Note that the HTML specification strongly discourages the the use of refresh for simulating redirects, especially with a timeout of 0. You should use a proper server redirect. However, as noted above, Apple don't seem to be interested in producing good HTML.

This is how Lynx perceives the Refresh link:

   Linkname: http://www.elizabethparadiserentals.com/
        URL: http://www.elizabethparadiserentals.com/

Either it has been confused by the " " after the ":", or the error recovery is limited to URLs that start with at least one "/".

I am not sure if common search engines even follow meta refresh, but if they do, they are not guaranteed to use the same error recovery as the graphical browser you used for testing.

Both factors compromise the use of the page with assistive technology, for the disabled.

When I do manage to load the real page in Lynx, I notice that most of the alt text for your images is the rather long URL to the image. That is simply disruptive to anyone trying to read the page without images, whether with Lynx, screen readers for the blind, or graphical browsers, with images off for performance.

I also noticed, in Firefox, that there are rather poor colour contrasts, particularly involving green.

You have violated basic graphical web browser user interface conventions by using underlined blue text for things which are not links.

Using "Click here" for every link makes it difficult for assistive technology users, who will often request a list of links, to avoid having to trawl through the whole page with a screen reader.

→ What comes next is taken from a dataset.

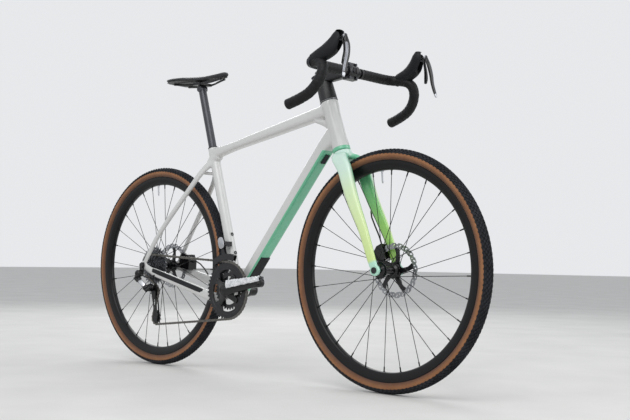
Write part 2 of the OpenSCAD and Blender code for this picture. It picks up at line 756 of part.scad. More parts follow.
module front_derailleur_cage() {
    color("silver") {
        translate([bb.x, 0, bb.z]) {
            side_plate(-chain_line + 6, 1.2) {
                sector(72, 126, fd_in_r, fd_out_r);
                bar2d(polar(fd_out_r - 5, 104), xz(fd_pivot - bb) - [0, 4], 9, 4);
            }
            side_plate(-chain_line - 4.8, 1.2) sector(72, 126, fd_in_r, fd_out_r);
            side_plate(-chain_line + 5.5, 11) sector(100, 112, fd_out_r - 1.5, fd_out_r);
            side_plate(-chain_line + 5.5, 11) sector(123, 126, fd_in_r, fd_in_r + 2);
        }
        difference() {
            union() {
                translate(fd_pivot + [-11.7, 0, 0]) rotate([0, 90, 0]) cylinder(h = 23.4, r = 4.5);
                translate(fd_pivot + [-6, -4.2, -10]) cube([12, 2.4, 9]);
            }
            translate(fd_pivot + [-13, 0, 0]) rotate([0, 90, 0]) cylinder(h = 26, r = pin_r + run_gap);
        }
    }
}

// Thru axles
module rear_axle() {
    end = rear_half + dropout_t;
    color("dimgray") translate(rear_c) {
        across(-end - hanger_t - 3.6, end + 0.5, axle_r);
        across(-end - hanger_t - 3.8, -end - hanger_t - seat_gap, 9);
        across(end + seat_gap, end + 3, 9.5);
    }
}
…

The big picture to the left and above the main title looks like abstract art. Firefox says it has no alternative text (it probably detected that it matched the URL) so I can get no clue that way, either.

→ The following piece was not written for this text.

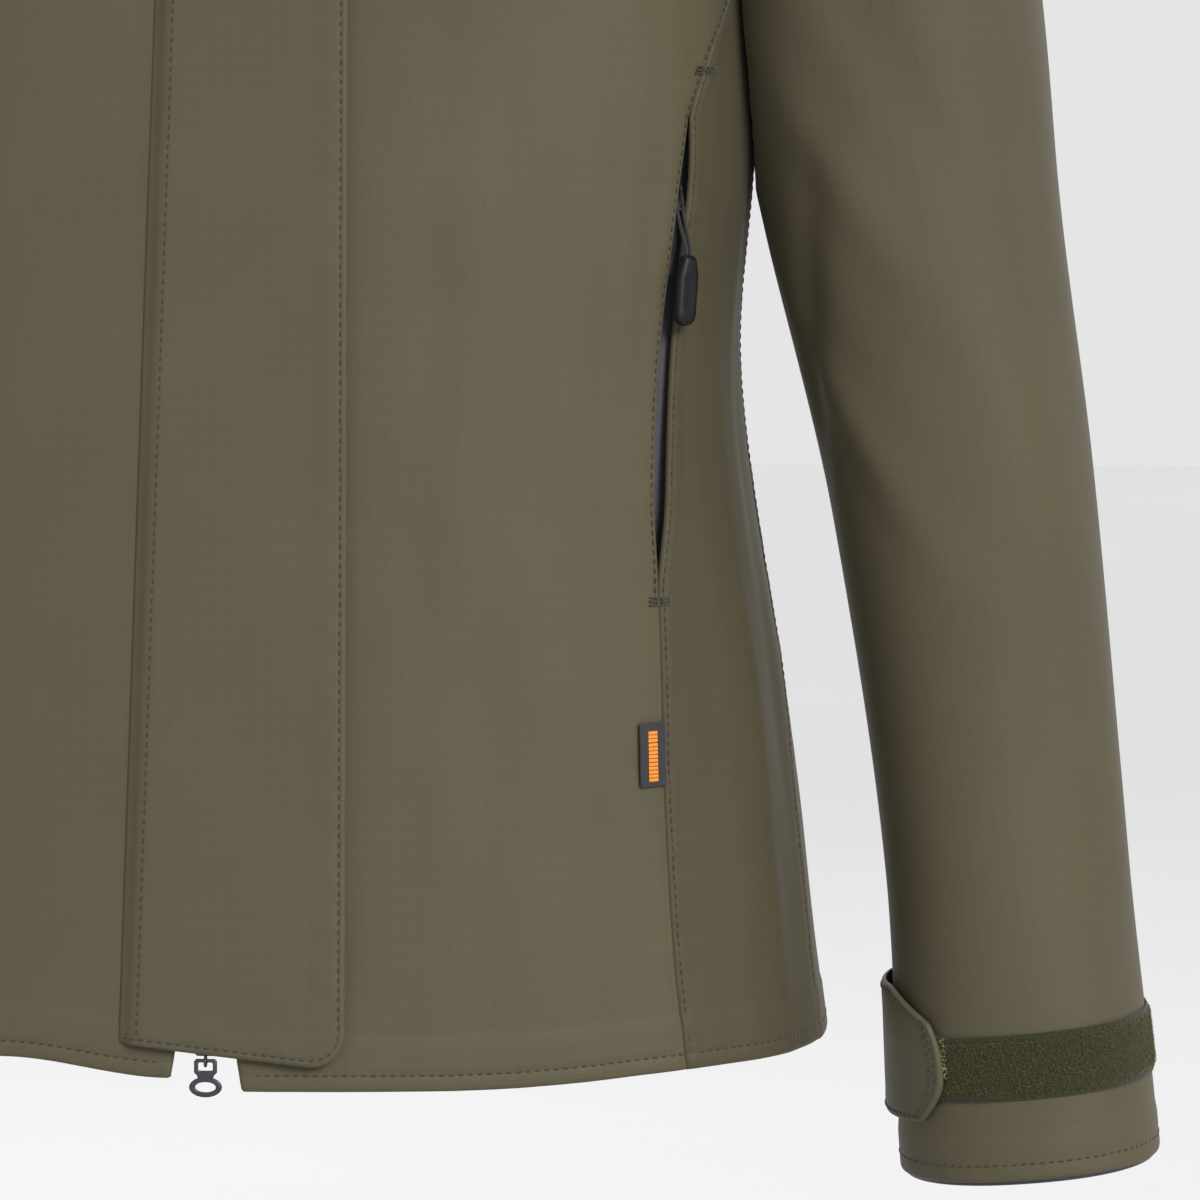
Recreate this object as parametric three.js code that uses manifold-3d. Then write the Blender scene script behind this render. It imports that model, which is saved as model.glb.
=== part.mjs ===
// A women's waterproof shell jacket: fitted body, storm flap over a two-way zip,
// slanted zip pockets in the princess seams, stand collar and cuffs with touch-tape tabs.
// Millimetres, +Z up, the front faces -Y and the wearer's left side is +X.
// The origin is the top of the hanger loop at the nape.
import * as THREE from "three";
import { mergeVertices } from "three/addons/utils/BufferGeometryUtils.js";
import Module from "manifold-3d";

const wasm = await Module();
wasm.setup();

// ---------------------------------------------------------------- driving dimensions

// Body heights: the nape is measured up from the hem, the others down from the nape.
const NAPE_HEIGHT = 700;
const COLLAR_HEIGHT = 70;
const SHOULDER_DROP = 64;
const ARMHOLE_DEPTH = 181;
const WAIST_DROP = 435;

// Body half widths, and half depths to the back.
const HEM_HALF_WIDTH = 224;
const WAIST_HALF_WIDTH = 188.5;
const RIB_HALF_WIDTH = 194;
const CHEST_HALF_WIDTH = 197;
const NECK_HALF_WIDTH = 67;
const HEM_BACK_DEPTH = 128;
const WAIST_BACK_DEPTH = 98;
const CHEST_BACK_DEPTH = 122;
const NECK_BACK_DEPTH = 60;

// The zip line is straight: its depth at the hem, and how far it leans back as it rises.
const HEM_FRONT_DEPTH = 127;
const FRONT_LEAN = 0.068;
const FRONT_NECK_DROP = 70;
const BUST_FULLNESS = 13;

const SHELL = 2; // padded thickness of shell fabric with its seam allowances
const LINING = 1.2;
const LINING_CLEAR = 3.2; // between the body's shell and lining
const SLEEVE_LINING_CLEAR = 2.8;
const NECK_SEAM_BELOW = 0.5;
const NECK_SEAM_ABOVE = 0.8;
const GAP = 0.3; // between pieces that lie on each other
const SIDE_HEM_LIFT = 4;
const RIGHT_CORNER_LIFT = 4.7;
const RIGHT_FRONT_LIFT = 6.5;

// Front zip.
const FRONT_EDGE = 8; // from the zip line to the edge of a front panel
const EDGE_FLARE = 5.5;
const FLARE_HEIGHT = 60;
const TAPE_OUT = 14;
const TAPE_CLEAR = 0.8; // behind the front panels
const TAPE_THICKNESS = 0.8;
const CHAIN_WIDTH = 2.4;
const CHAIN_SLOT = 0.9; // from the zip line to the inner side of a chain
const CHAIN_DEPTH = 2.6;
const ZIP_FOOT = 14;
const PIN_LENGTH = 8;
const SLIDER_HALF_WIDTH = 5;
const SLIDER_LENGTH = 13.6;
const SLIDER_PLATE = 1.4;
const SLIDER_POST = 0.6;
const LUG_RADIUS = 2.2;
const LUG_HOLE = 1.3;
const LUG_HALF_WIDTH = 1.1;
const PULL_THICKNESS = 1.6;
const PULL_LENGTH = 14;
const PULL_HALF_WIDTH = 4.5;
const PULL_RING_WIDTH = 12;
const PULL_RING_HEIGHT = 7.4;
const PULL_PIVOT_OUT = 1;

// Storm flap.
const FLAP_THICKNESS = 1.6;
const FLAP_STAND_OFF = 3.8;
const FLAP_ROOT_CLEAR = 0.8;
const FLAP_ROOT_AT_FOOT = -31.5;
const FLAP_ROOT_SLANT = 0.0328;
const FLAP_FREE_EDGE = 51;
const FLAP_CORNER = 12;
const FLAP_FOOT_ROOT = 17.3;
const FLAP_FOOT_FREE = 9.4;
const PATCH_WIDTH = 16;
const PATCH_LENGTH = 40;
const PATCH_THICKNESS = 1;
const PATCH_CLEAR = 0.9;
const PATCH_COUNT = 3;
const PATCH_FIRST = 120;
const PATCH_PITCH = 222;
const PATCH_IN = 5; // from the free edge of the flap to its hook patches

// Hand pockets.
const POCKET_BOTTOM = 180;
const POCKET_TOP = 352;
const POCKET_INSET = 8; // the zip lies this deep at both ends of the slit
const SLIT_HALF_WIDTH = 6.6;
const POCKET_TAPE_WIDTH = 20;
const POCKET_SLIDER_WIDTH = 5.2;
const POCKET_SLIDER_LENGTH = 10;
const POCKET_SLIDER_START = 20; // below the upper end of the slit
const POCKET_CORD = 1.4;
const POCKET_CORD_TURN = 2.8;
const POCKET_CORD_LENGTH = 24;
const GRIP_LENGTH = 26;
const GRIP_WIDTH = 9;
const GRIP_THICKNESS = 5;
const GRIP_CLEAR = 1.4; // from the fabric to the back of the grip
const BAG_REACH = 34; // degrees round the body from the slit towards the zip
const BAG_BELOW = 60;
const BAG_DEPTH = 9;

// Sleeves: the drop is measured down from the shoulder to the cuff's edge.
const SLEEVE_DROP = 679;
const UPPER_SLEEVE_HALF_WIDTH = 63;
const ELBOW_HALF_WIDTH = 53;
const CUFF_HALF_WIDTH = 49;
const CUFF_X = 300;
const CUFF_Y = -9;
const SLEEVE_CLEAR = 1.9; // from the body to the inside of the sleeve where it hangs

// Cuffs: heights are measured up from the cuff's edge, angles round the sleeve.
const TAPE_LOW = 30.5;
const TAPE_HIGH = 54.5;
const TAPE_FROM = -142;
const TAPE_TO = 80;
const TAB_LOW = 22.7;
const TAB_HIGH = 72;
const TAB_ROOT = 140;
const TAB_END = 236;
const TAB_CORNER = 10;
const FACING_HEIGHT = 58;
const FACING_SHOWS = 1.5;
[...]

validator.w3.org finds 30 errors with the homepage proper. The page claims to use XHTML, but some of these errors would cause a real XHMTL browser to abort the page (they are well-formedness violation).

It finds 25 errors on the page in your signature, some of which would abort a real XHTML browser. Note that it doesn't vaildate the attribute values in meta elements, so it would not pick up the problems that cause Lynx to not follow the refresh.

--
David Woolley
Emails are not formal business letters, whatever businesses may want.
RFC1855 says there should be an address here, but, in a world of spam,
that is no longer good advice, as archive address hiding may not work.